- Interactive map of Rajpuri
- Country: India
- State: Maharashtra
- District: Raigad
- Taluka: Murud

Government
- • Type: Grampanchayat

Languages
- • Official: Marathi
- Time zone: UTC+5:30 (IST)
- Nearest city: Murud

= Rajpuri, Raigad =

Village in Maharashtra

Rajpuri is a village situated at a distance of 4 km from Murud city, in the Raigad district of India. The village is situated on the inlet of Arabian Sea.

==Population==
The village population is above 4,000 people.

==Education==
The village operates three Schools.

==Transport==
There are many ways of getting there:
- Air: The nearest airport is Mumbai.
- Rail: Nearest railroad is Roha, 122 km.
- Sea: There are regular ferry services available from Ferry Warf up to Rewas (23 km) starting at 6 a.m. through 6 p.m.

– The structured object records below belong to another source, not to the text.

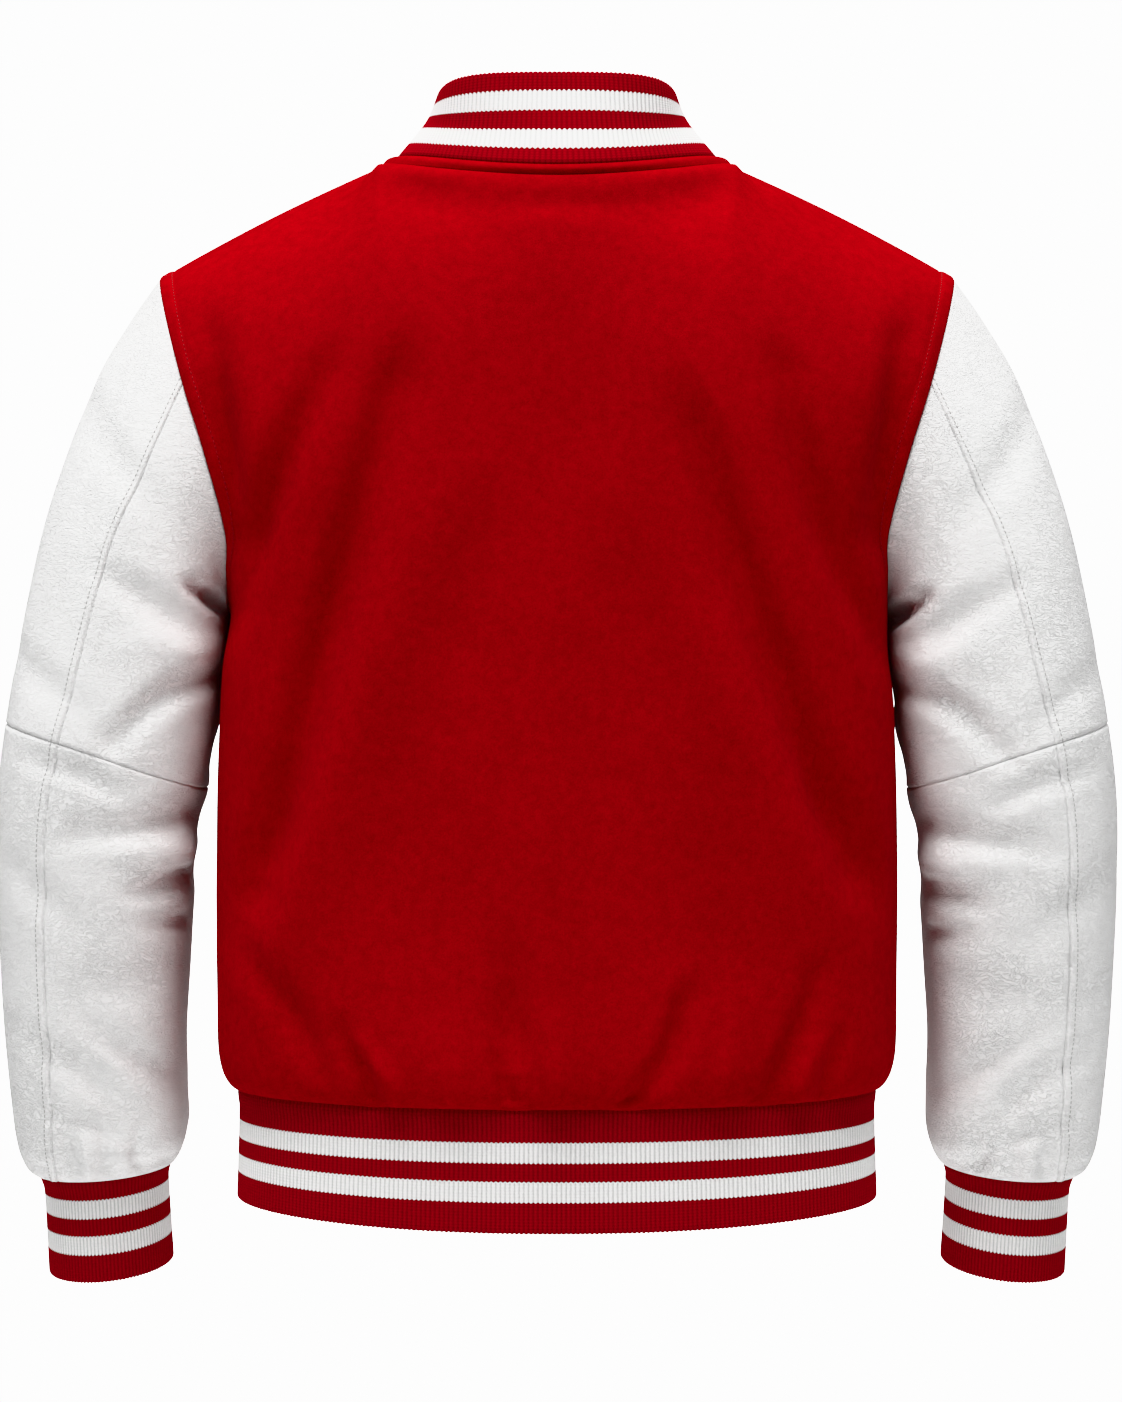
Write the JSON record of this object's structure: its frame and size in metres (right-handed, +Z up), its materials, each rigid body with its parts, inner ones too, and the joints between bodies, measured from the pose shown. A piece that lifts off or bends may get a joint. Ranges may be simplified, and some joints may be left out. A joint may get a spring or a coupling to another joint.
{
  "type": "varsity jacket",
  "caption": "Filled-out varsity jacket with a wool body, leather sleeves, a striped rib-knit stand collar, cuffs and hem band, and a snap front.",
  "frame": {"origin": "middle of the neck, level with the points where the shoulder seams reach the neck", "axes": "+Z up, the front of the jacket faces -Y, and the wearer's left is +X"},
  "size_m": [0.7096, 0.283, 0.7579],
  "materials": {
    "wool": "matt bright red wool melton with a short nap",
    "leather": "pebbled white leather, semi-matt",
    "knit": "red rib knit with two white stripes",
    "snap": "white enamelled snap cap"
  },
  "bodies": {
    "root": {"back": "wool", "front_left": "wool", "front_right": "wool", "neck_band": "wool", "sleeve_left_upper": "leather", "sleeve_left_upper_lower": "leather", "sleeve_left_under": "leather", "sleeve_left_under_lower": "leather", "sleeve_right_upper": "leather", "sleeve_right_upper_lower": "leather", "sleeve_right_under": "leather", "sleeve_right_under_lower": "leather", "collar": "knit", "hem_band": "knit", "cuff_left": "knit", "cuff_right": "knit", "snap_1": "snap", "snap_2": "snap", "snap_3": "snap", "snap_4": "snap", "snap_5": "snap", "snap_6": "snap", "snap_7": "snap"}
  },
  "joints": []
}
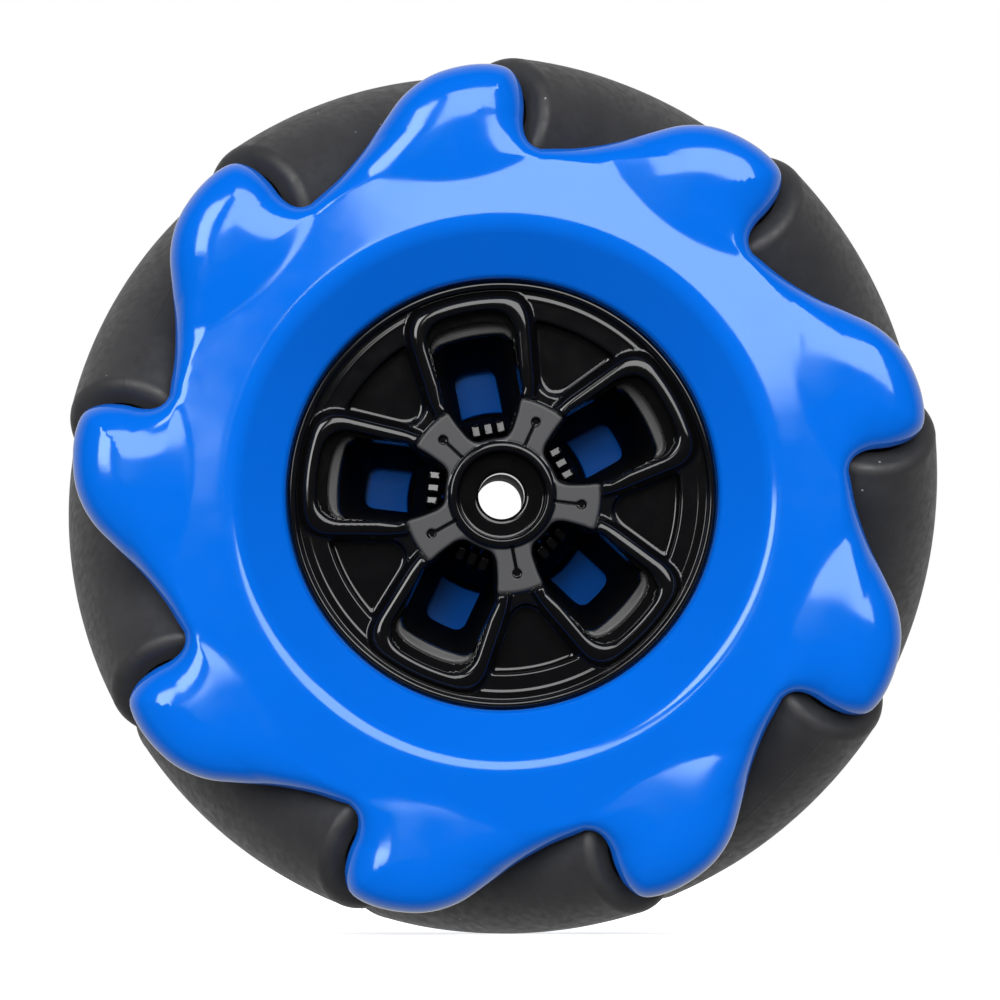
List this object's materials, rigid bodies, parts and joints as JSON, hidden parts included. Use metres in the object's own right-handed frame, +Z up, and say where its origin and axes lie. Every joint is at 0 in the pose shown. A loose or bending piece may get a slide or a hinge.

The service is suspended during the monsoons. After Rewas, one needs to take the road transport. There are also regular catamarans from Gateway of India, operated up to Mandwa. The Murud-Janjira Fort can be reached from Rajpuri Jetty.
- Road: Murud is 165 km and about 5 hours' driving distance from Mumbai. One can travel up to Panvel and then take the road that passes through the Karnala Bird Sanctuary up to Pen. One can travel further to Alibaug or Roha.